A healthy brain will deal with stress better, help us think quicker, and increase our alertness. These things can, in turn, affect fatigue for the rest of the body as well, and the knock-on effects (good and bad) can be dramatic.

4. Sleep — and Plenty of It

“Our society ignores this pillar of whole body health more than just about anything else,” Goldstein notes. “Sleep is one of the first things to go by the wayside in our always-on lives, and it has clear effects on our health. A proper night’s sleep will make your brain run faster, your body recover better, and your overall health improve. It even has effects on your production of human growth hormone.”

Sleep is the body’s rest and recovery process, something like an oil change. Your car might run for a while on the same old oil, but sooner or later things start to seize up, and it won’t run as well on a daily basis. Insufficient sleep can even affect life expectancy.

These four things are bedrock parts of whole body health, but they can’t be understood individually. “Whole body health by definition is about more than just being strong or eating healthy or getting an extra hour of sleep a night,” Goldstein explains.

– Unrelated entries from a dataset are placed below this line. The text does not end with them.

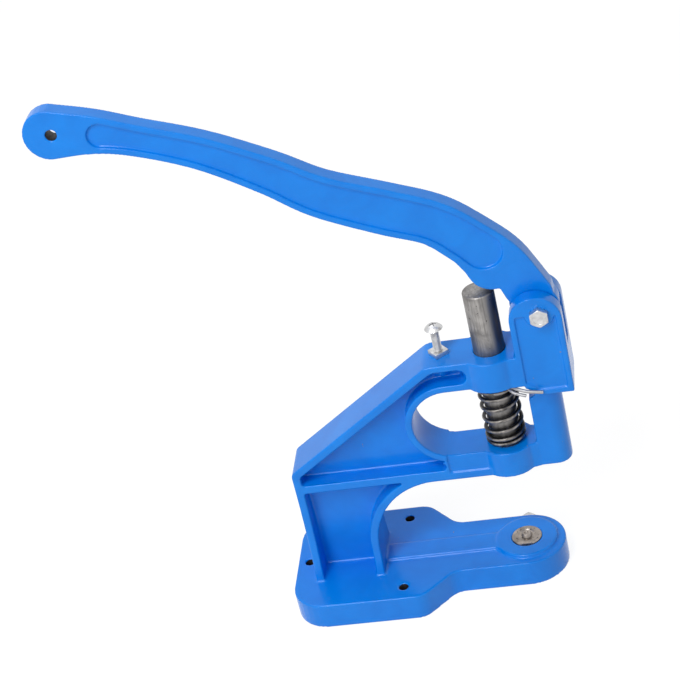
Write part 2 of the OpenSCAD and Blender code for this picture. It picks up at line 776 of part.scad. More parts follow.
module lower_die() {
    foot_z = die_top - die_seat + seat_gap;
    face_z = die_top + die_proud;
    color(steel) {
        difference() {
            translate([0, 0, foot_z]) cylinder(d = die_d, h = face_z - foot_z);
            // Flat on the near side, and a shallow dish round the pip
            translate([-die_d, -die_d / 2 - join, foot_z + die_seat / 2])
                cube([2 * die_d, die_flat + join, die_seat]);
            translate([0, 0, face_z - 0.6]) cylinder(d1 = pip_d + 2, d2 = pip_d + 5, h = 0.7);
        }
        translate([0, 0, face_z - 1]) cylinder(d1 = pip_d, d2 = pip_d * 0.6, h = pip_h);
    }
}

module die_screw() {
    tip_y = die_d / 2 + seat_gap;
    head_y = tongue_half + die_screw_gap;
    color(zinc) translate([0, 0, die_screw_z]) rotate([-90, 0, 0]) {
        translate([0, 0, tip_y]) cylinder(d = die_screw_d, h = head_y - tip_y + join);
        translate([0, 0, head_y]) hexagon(die_screw_flats, die_screw_head_h);
    }
}

echo(spring_self_gap = spring_self_gap);

frame_casting();
lever();
pivot_bolt();
pivot_washer();
pivot_nut();
ram();
split_pin();
return_spring();
stop_screw();
stop_nut();
lower_die();
die_screw();
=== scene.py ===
"""Hand-lever eyelet press: the finished look of every piece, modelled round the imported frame."""
import json
import math

import bpy
from bpy.props import FloatProperty, FloatVectorProperty, IntProperty, PointerProperty
from mathutils import Matrix, Vector


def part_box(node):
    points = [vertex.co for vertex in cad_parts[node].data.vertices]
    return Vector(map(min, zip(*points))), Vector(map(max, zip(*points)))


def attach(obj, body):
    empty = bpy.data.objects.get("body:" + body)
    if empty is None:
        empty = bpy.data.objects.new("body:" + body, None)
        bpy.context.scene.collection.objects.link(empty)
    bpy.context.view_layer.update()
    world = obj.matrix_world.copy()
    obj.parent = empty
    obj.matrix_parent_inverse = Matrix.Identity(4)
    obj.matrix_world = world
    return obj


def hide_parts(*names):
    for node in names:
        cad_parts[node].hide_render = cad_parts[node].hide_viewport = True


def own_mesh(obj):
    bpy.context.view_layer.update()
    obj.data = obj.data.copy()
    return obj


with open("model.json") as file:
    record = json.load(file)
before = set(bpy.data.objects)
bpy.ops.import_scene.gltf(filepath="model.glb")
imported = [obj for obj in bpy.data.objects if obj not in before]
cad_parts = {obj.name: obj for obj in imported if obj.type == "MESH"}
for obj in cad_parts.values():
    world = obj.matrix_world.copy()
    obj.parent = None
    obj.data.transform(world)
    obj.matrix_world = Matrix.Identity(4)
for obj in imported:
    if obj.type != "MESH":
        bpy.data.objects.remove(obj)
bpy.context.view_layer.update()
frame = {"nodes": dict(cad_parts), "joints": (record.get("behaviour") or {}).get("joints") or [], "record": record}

bl_info = {
    "name": "Eyelet press",
    "version": (1, 0, 0),
    "blender": (4, 5, 0),
    "location": "3D View > Sidebar > Press",
    "description": "Models and finishes the pieces of a hand-lever eyelet press",
    "category": "Object",
}

MM = 0.001
FULL_TURN = 2 * math.pi
# Sides of a turned piece, and steps to the turn of a thread
SIDES = 64
THREAD_STEPS = 32
# How far a tool that cuts right through reaches past the piece
OVER = 2 * MM
# Vertices closer than this are merged, in a mesh and along a wound thread
MERGE, THREAD_MERGE = 0.001 * MM, 0.01 * MM
# Widths of the bevels on machined edges
FINE_BEVEL, SMALL_BEVEL = 0.12 * MM, 0.25 * MM


# --- sizes and colours that a user would change -----------------------------------------------


def length(name, description, default):
    """A size in metres, shown in the scene's own unit."""
    return FloatProperty(name=name, description=description, default=default, min=0.0, unit="LENGTH",
                         precision=4)


def colour(name, description, default):
    """A colour without alpha."""
    return FloatVectorProperty(name=name, description=description, default=default, min=0.0, max=1.0,
                               subtype="COLOR", size=3)


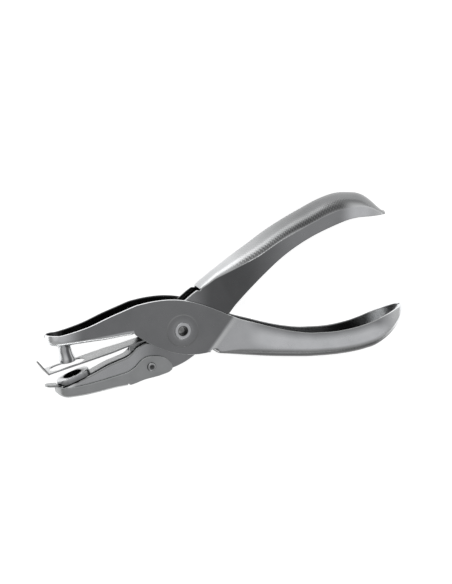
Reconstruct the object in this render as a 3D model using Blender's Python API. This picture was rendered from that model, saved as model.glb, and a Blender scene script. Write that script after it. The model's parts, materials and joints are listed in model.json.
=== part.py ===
"""Single-hole plier punch of pressed steel, lying on its side.

Two U-section levers cross at a hollow rivet. The outer lever is the upper jaw and the
lower handle, and its channel opens upward. The inner lever is the lower jaw and the
upper handle, and its channel opens downward. The outer jaw carries the punch, the inner
jaw carries the die, the stripper plate and the swinging chip tray.

Shapes are drawn in millimetres about the pivot: X towards the handles, Y from the lower
handle to the upper one, Z along the pivot. place() then puts the whole tool in its own
frame, with the origin under the middle of its bounding box.
"""

import math

import bmesh
import bpy
from mathutils import Matrix, Vector

MM = 0.001

# Frame: where the pivot's centre lies in the finished part
PIVOT_X = -16.51
PIVOT_Y = -12.24
PIVOT_Z = 7.3

# Levers
SHEET = 1.0
GAP = 0.3
OUTER_HALF = 5.2
HANDLE_HALF = 7.3
INNER_HALF = OUTER_HALF - SHEET - GAP
STATION_STEP = 5.5
TIP_STEPS = 6
TIP_ANGLE = math.radians(87)

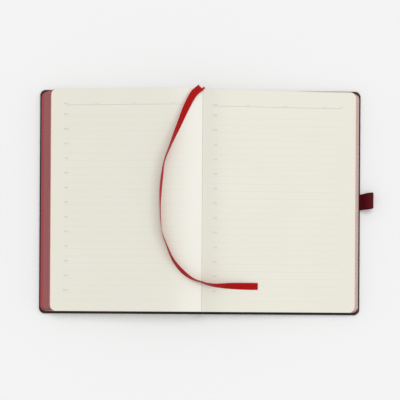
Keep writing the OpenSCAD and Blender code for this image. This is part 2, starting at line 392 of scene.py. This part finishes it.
INK_MATERIAL = ink_material()
ENDPAPER = endpaper_material()
LEATHER = leather_material()
SATIN = woven_material("ribbon_satin", (0.49, 0.002, 0.003), (0.32, 0.001, 0.002), along=0.35, across=0.25,
                       roughness=0.3, specular=0.1, sheen=0)
ELASTIC = woven_material("loop_elastic", (0.11, 0.001, 0.007), (0.045, 0.0005, 0.002), along=0.9, across=1.1,
                         roughness=0.6, specular=0.1, sheen=0, distance=0.0001)
MULL = woven_material("lining_mull", (0.80, 0.77, 0.69), (0.62, 0.58, 0.50), along=0.8, across=0.8,
                      roughness=0.85, specular=0.1, sheen=0.2, distance=0.0001)
LINEN = woven_material("linen_thread", (0.86, 0.84, 0.78), (0.66, 0.63, 0.55), along=0.5, across=0.3,
                       roughness=0.75, specular=0.2, sheen=0.2)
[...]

“Whole body health is a lifestyle, and though you can help your health with supplements and medicine, you can’t cover up damage you’re doing elsewhere. It’s synergy, and the parts come together to make something greater than the whole.”

The body is made up of systems that work together. Though we might think of mental health, sleep, brain health, exercise, nutrition, supplements and all the other things we do for our bodies separately, they form a united whole.

That’s the basis of whole body health: healthy living is greater than the sum of its parts.